İnternetin ortaya çıkışı ise yazılım dünyasında devrim niteliğinde bir değişim yarattı. Web tabanlı uygulamalar, yazılımların daha geniş kitlelere ulaşmasını ve birlikte çalışabilirliğini artırdı. Web teknolojilerinin gelişmesiyle birlikte, yazılım artık sadece bilgisayarlarda değil, akıllı telefonlarda, tabletlerde ve diğer mobil cihazlarda da çalışabilir hale geldi. Bulut bilişimin yükselişi ise yazılımın erişilebilirliğini ve ölçeklenebilirliğini daha da artırdı. Yazılımlar artık, kullanıcıların kendi cihazlarına yüklemelerine gerek kalmadan, internet üzerinden erişilebilir ve kullanılabilir hale geldi.
Yapay zeka (AI) ve makine öğrenimi (ML) teknolojilerindeki gelişmeler, yazılımın geleceğini şekillendiren en önemli faktörler arasında yer alıyor. AI ve ML, yazılımlara öğrenme, uyarlama ve karar verme yeteneği kazandırarak, daha akıllı ve daha kişiselleştirilmiş deneyimler sunulmasını sağlıyor. Örneğin, akıllı asistanlar, otonom araçlar ve kişiselleştirilmiş reklam önerileri, AI ve ML teknolojilerinin yazılım dünyasına yaptığı katkıların sadece birkaç örneğidir.

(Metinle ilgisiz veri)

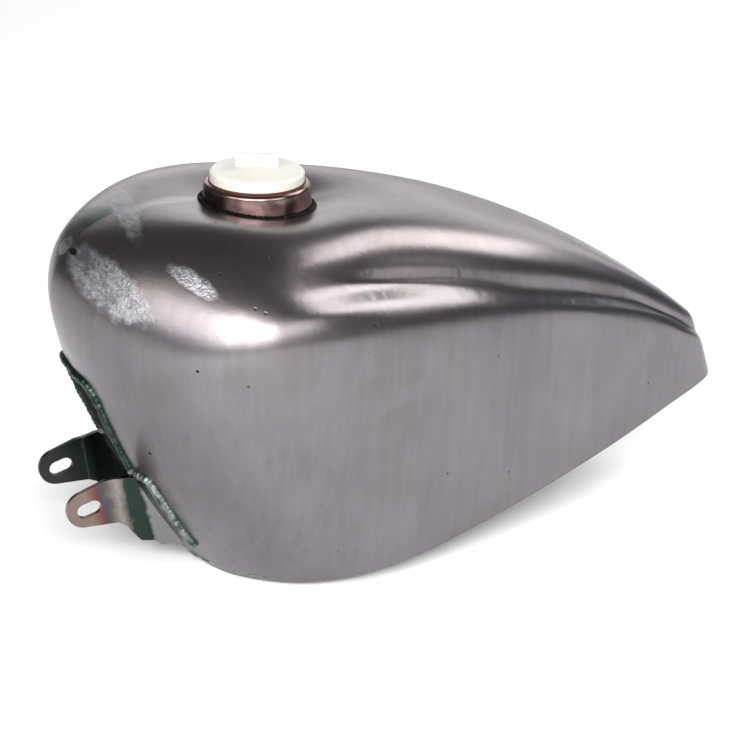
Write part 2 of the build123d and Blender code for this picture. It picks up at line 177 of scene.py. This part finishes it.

Yazılımın gelişimi, sürekli bir evrim sürecidir. Yeni teknolojilerin ortaya çıkışı, programlama dillerindeki gelişmeler ve değişen kullanıcı ihtiyaçları, yazılımın sürekli olarak dönüşmesine neden olur. Gelecekte, yazılımın daha da akıllı, daha entegre ve daha yaygın olarak kullanılması bekleniyor. Kuantum hesaplama, blok zinciri teknolojisi ve diğer yeni teknolojiler, yazılımın geleceğini şekillendirmeye devam edecek ve yeni ve heyecan verici olasılıkların ortaya çıkmasına neden olacaktır. Yazılım, sadece bir teknoloji değil, aynı zamanda toplumun gelişimini şekillendiren ve geleceğimizi belirleyen bir araçtır. Ve bu evrim, tahmin edilemez ancak kesinlikle heyecan vericidir.